As part of their “Windows of Opportunity” project, GM challenged researchers and students at Bezalel Academy of Art and Design in Israel to come up with ways to give backseat passengers a more enriching experience on the road. And rise to the challenge they did, creating an entire set of apps that use interactive display windows to make road trips an educational, fun, and yes, social experience.

“Traditionally, the use of interactive displays in cars has been limited to the driver and front passenger, but we see an opportunity to provide a technology interface designed specifically for rear seat passengers,” said Tom Seder, a lab group manager for GM Research & Development. “Advanced windows that are capable of responding to vehicle speed and location could augment real world views with interactive enhancements to provide entertainment and educational value.”

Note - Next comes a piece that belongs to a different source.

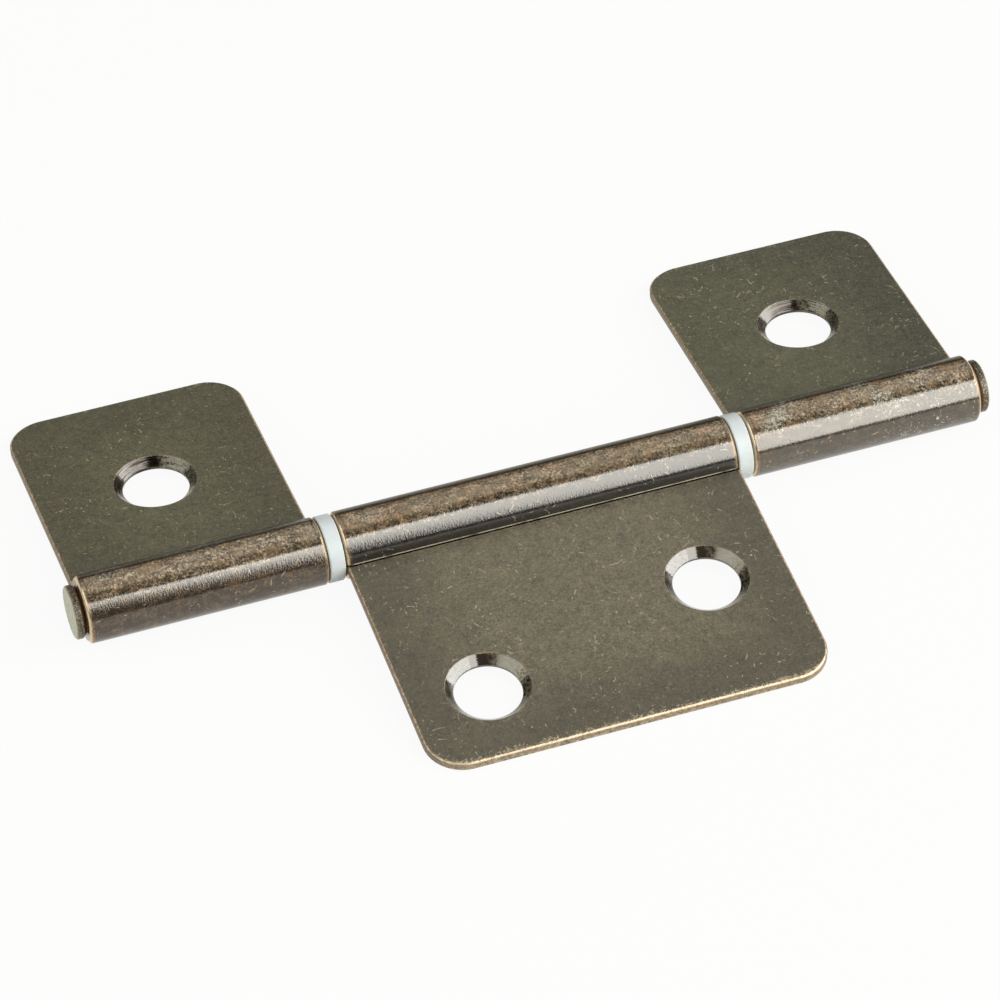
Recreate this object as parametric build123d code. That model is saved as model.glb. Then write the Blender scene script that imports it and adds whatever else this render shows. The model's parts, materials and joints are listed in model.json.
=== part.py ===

The video below shows some of the fancy apps that the Bezalel Academy team developed:

Some of the apps being developed include:

Otto, an animated character projected over passing scenery that responds to real-time car performance, weather and landscape. With Otto, passengers can learn about their environment in fun, playful ways.

Foofu, an app that allows passengers to create, explore and discover through finger drawing on window steam.

Spindow, an app that provides its users a peek into other users’ windows around the globe in real time.

Pond, an app that allows passengers to stream and share music with other cars on the road, downloads favorite tracks, and share messages with other passengers on the road.

While GM has no plans at this point to put the interactive display windows into production, if they did start doing so, the tech is available. In fact, you might have seen it in use already in a recent film.

If such interactive windows were put into automotive production they likely would use electronically charged “smart glass” technology, which is capable of variable states of translucence and transparency, and can reflect projected images. Smart glass is increasingly used in architectural and display applications, but outside of movies like Mission Impossible: Ghost Protocol is rarely seen in cars.

And with that, suddenly the kids are fighting over who gets to sit in the back seat.